When it comes to medical insurance, you may have heard some negative things about balanced billing. What’s the truth and how does it compare to referenced-based pricing?
Balanced billing is a strategy where hospitals bill a certain amount, then the carrier negotiates a discount with the hospital. The carrier then pays out a certain amount and the price of it slowly goes up each and every year.
It is clearly a broken model.
Instead of the hugely inflated model used in balanced billing, carriers set their pricing at a specific level that is fair.
The pricing is above the low baseline of what hospitals will accept, but nowhere near the egregious kind of amounts, it can be. It should come in somewhere in the middle and that’s what the plan will pay.
It can be incredibly impactful in terms of cost savings – some have seen savings somewhere in the region of 30%.
In the majority of cases, there is no downside. However, around 1% of cases have seen the hospital reject the payment. They will then send a balanced bill to the treatment recipient. Unfortunately, these situations even happen with traditional models.
When a reference-based pricing model is done correctly, you have a claim advocate or attorney that negotiates, handles, and protects both the plan and the patient from the balanced bill.
This means no one is ever left in the lurch which is not the case in the traditional market.
Managing Director Wes Sierk speaks on his experience with the medical system when he had a brain injury.
He says that your insurance is supposed to cover you if you have an emergency.
"The trouble is that once you’re in the ICU, they have you."
The bill he got for the first day he spent in hospital was $186,000.
One of the things he noticed when he was checking it over was that there was an amount of $4,000 for a Physical Therapist on that first day.
He called his insurance provider, Cigna, and told them not to pay for that.
They responded, "Well, they might have had to come and move your legs or something similar."
He was in a coma. How does a physical therapist work on a patient in a coma?
One good thing about balanced billing was that this was negotiated down to around $85k.

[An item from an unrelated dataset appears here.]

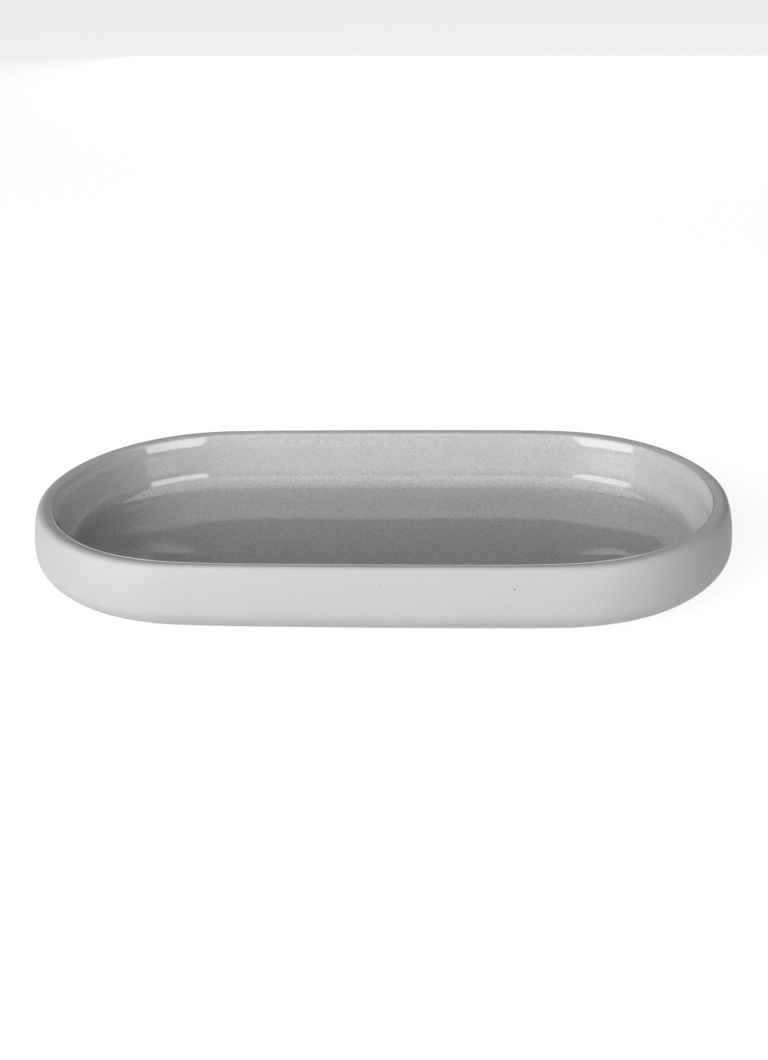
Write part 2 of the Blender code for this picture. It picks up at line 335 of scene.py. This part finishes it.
def well_section():
    """The glossy face from the glaze line to the fillet's end: edge, shoulder, wall and fillet."""
    last_slope = band_arc()[2]
    line = (LINE_INSET, LINE_HEIGHT)
    edge = bend(line, last_slope, SHOULDER_SLOPE, EDGE_ROUND, EDGE_POINTS)
    shoulder = bend(edge[-1], SHOULDER_SLOPE, WALL_SLOPE, SHOULDER_RADIUS, SHOULDER_POINTS)
    fall = shoulder[-1, 1] - FILLET_TOP
    foot = shoulder[-1] + np.array([fall / math.tan(WALL_SLOPE), -fall])
    wall = np.linspace(shoulder[-1], foot, STEEP_POINTS)
    fillet = bend(foot, WALL_SLOPE, DISH_SLOPE, -FILLET_RADIUS, FILLET_POINTS)
    return np.concatenate([edge, shoulder[1:], wall[1:], fillet[1:]])


def normals_of(section):
    """Unit vectors to the left of the section's direction."""
    along = np.gradient(section, axis=0)
    along = along / np.linalg.norm(along, axis=1)[:, None]
    return np.stack([-along[:, 1], along[:, 0]], -1)


def stations_of(section, share=0.0, wave=0.0, draw=1.0, fall=0.0):
    """Section points as stations, with one value or a row of values for each of the rest."""
    inset, height = section.T
    return np.stack(np.broadcast_arrays(inset, share, height, wave, draw, fall), -1)


def level_stations(inset, height, share):
    """Stations at one inset and height, undrawn, at these shares of the way to the middle line."""
    section = np.broadcast_to([inset, height], (len(share), 2))
    return stations_of(section, share, draw=0)


def dish_stations(edge, count, wave):
    """The floor from the fillet's end to the middle line. Its slope is the dish slope times
    (1 - s^4)^2 at share s, so it falls by s - 2 s^5 / 5 + s^9 / 9 times that slope and the way."""
    share = np.linspace(0, 1, count)[1:]
    fall = math.tan(DISH_SLOPE) * (share - 2 * share**5 / 5 + share**9 / 9)
    section = np.broadcast_to(edge, (count - 1, 2))
    return stations_of(section, share, wave * np.clip(share / WAVE_ONSET, 0, 1), fall=fall)


def gloss_stations():
    """The glossy coat: underneath from the middle line out with every third point, up its edge in
    the groove, over the bead and down the well. The bead's lift at a distance d from the line is a
    quarter round times rest + (1 - rest) / (1 + (d / length)^2)."""
    face = well_section()
    normal = normals_of(face)
    distance = length_along(face)
    rise = BEAD_HEIGHT * np.sqrt(1 - (1 - distance / BEAD_HEIGHT).clip(0) ** 2)
    lift = rise * (BEAD_REST + (1 - BEAD_REST) / (1 + (distance / BEAD_LENGTH) ** 2))
    top = face + normal * lift[:, None]
    groove = face[:1] - normal[:1] * GROOVE_DEPTH
    under = face - normal * COAT_THICKNESS
    return np.concatenate([
        dish_stations(under[-1], HIDDEN_FLOOR_POINTS, 0)[::-1],
        stations_of(under[::-3]),
        stations_of(groove),
        stations_of(top),
        dish_stations(top[-1], FLOOR_POINTS, 1),
    ])


def matt_stations():
    """The matt coat: up the outer face to the groove and back along its inner face with every
    second point."""
    face, draw = outside_section()
    inner = face - normals_of(face) * COAT_THICKNESS
    return np.concatenate([stations_of(face, draw=draw), stations_of(inner[::-2], draw=draw[::-2])])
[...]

With balanced billing, the insurer will say “this service is covered, but as an outside person came in to administer you with “X”, that wasn’t covered so you now owe $1,400.”
As another example, he had to go for an MRI scan that was approved and carried out at the facility he had been told to go to. The insurance would still only cover $400 of it. The extra $2,200 then needed to be paid.
It’s not hard to see that things quickly start adding up.
Ultimately, when it comes to medical billing, there can be issues with either a balanced billing or referenced-based pricing system.
However, referenced-based pricing, when properly structured, provides legal protection is not available with balanced billing.